The piece poked fun at John Boehner, who was set to take over as Speaker of the House, for his orange-colored skin. Batchelor also suggested that Boehner was an “idiot” and a “hack on the make.” Blumenthal told Clinton in the email that Batchelor wrote the article based “on a subject I suggested to him.” It is one of many articles Blumenthal cited in his emails with Clinton as having planted or commissioned.

Batchelor confirmed to TheDC on Twitter that Blumenthal had suggested the article. He went further by stating that Blumenthal had been his editor at the Daily Beast in 2009 and 2010. In a follow-up email he said that he could not recall the exact dates that he worked under Blumenthal.

Though Batchelor is unable to say what other items Blumenthal may have pitched him, the radio host’s body of work carries a strong anti-Emanuel, anti-Republican, and pro-Clinton tone.

“The GOP Self-Destructs,” “GOP Still Has No Chance,” and “The Tea Party’s Whiny Takeover” are as critical of conservatives as their titles suggest.

And then there’s Aug. 7, 2009’s “The GOP Freak Show,” which took aim at the “sad-eyed Townhall Turfers,” “saucer-eyed Birthers,” and “cranky Tea-Baggers” that were then rallying against Obamacare.

There’s also “The Right Hearts Hillary,” in which Batchelor assessed that the schemers behind the so-called “vast right wing conspiracy” were secretly relieved that President Obama chose Hillary Clinton as his secretary of state.

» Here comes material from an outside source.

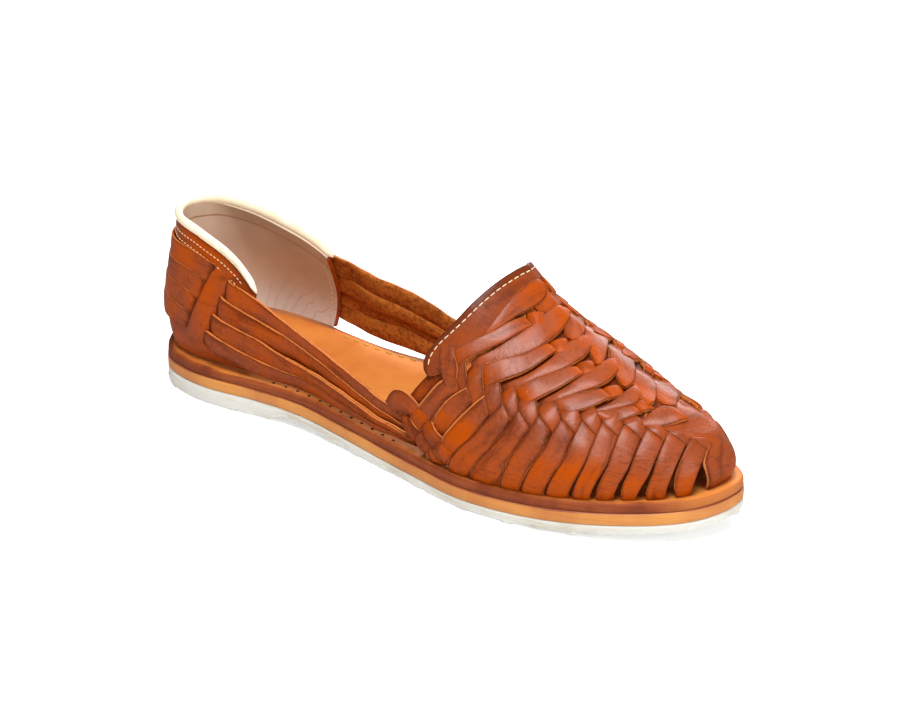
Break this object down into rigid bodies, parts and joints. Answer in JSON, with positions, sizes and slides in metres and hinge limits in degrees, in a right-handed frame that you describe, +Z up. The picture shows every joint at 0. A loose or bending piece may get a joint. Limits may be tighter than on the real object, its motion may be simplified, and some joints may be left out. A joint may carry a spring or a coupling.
{
  "type": "huarache sandal",
  "caption": "Right-foot closed-toe slip-on sandal: woven leather vamp, quarter straps round a bound heel cup, open waist, on a layered sole with a low rubber heel.",
  "frame": {"origin": "on the floor under the middle of the shoe's bounding box", "axes": "+X towards the toe, +Y towards the inner side of the foot, +Z up"},
  "size_m": [0.248, 0.086, 0.0713],
  "materials": {
    "outsole_rubber": "matt, light crepe",
    "midsole_leather": "burnished edge",
    "insole_leather": "natural grain, matt, dyed edge",
    "upper_leather": "waxed, semi-gloss",
    "band_leather": "waxed, semi-gloss",
    "cup_leather": "waxed outside, suede lining",
    "binding_leather": "soft, folded"
  },
  "bodies": {
    "root": {"outsole": "outsole_rubber", "midsole": "midsole_leather", "insole": "insole_leather", "upper": "upper_leather", "throat_band": "band_leather", "heel_cup": "cup_leather", "collar_binding": "binding_leather"}
  },
  "joints": []
}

“The secret truth of it is that everyone is guiltily, honestly, deeply relieved that foreign policy is now with a veteran team of Washington hands led by Hillary Clinton at State and General Jim Jones as national security adviser, supported by old Bush family consigliere Robert Gates at Defense and Clintonista champs Eric Holder at Justice and Janet Napolitano at Homeland,” Batchelor insisted.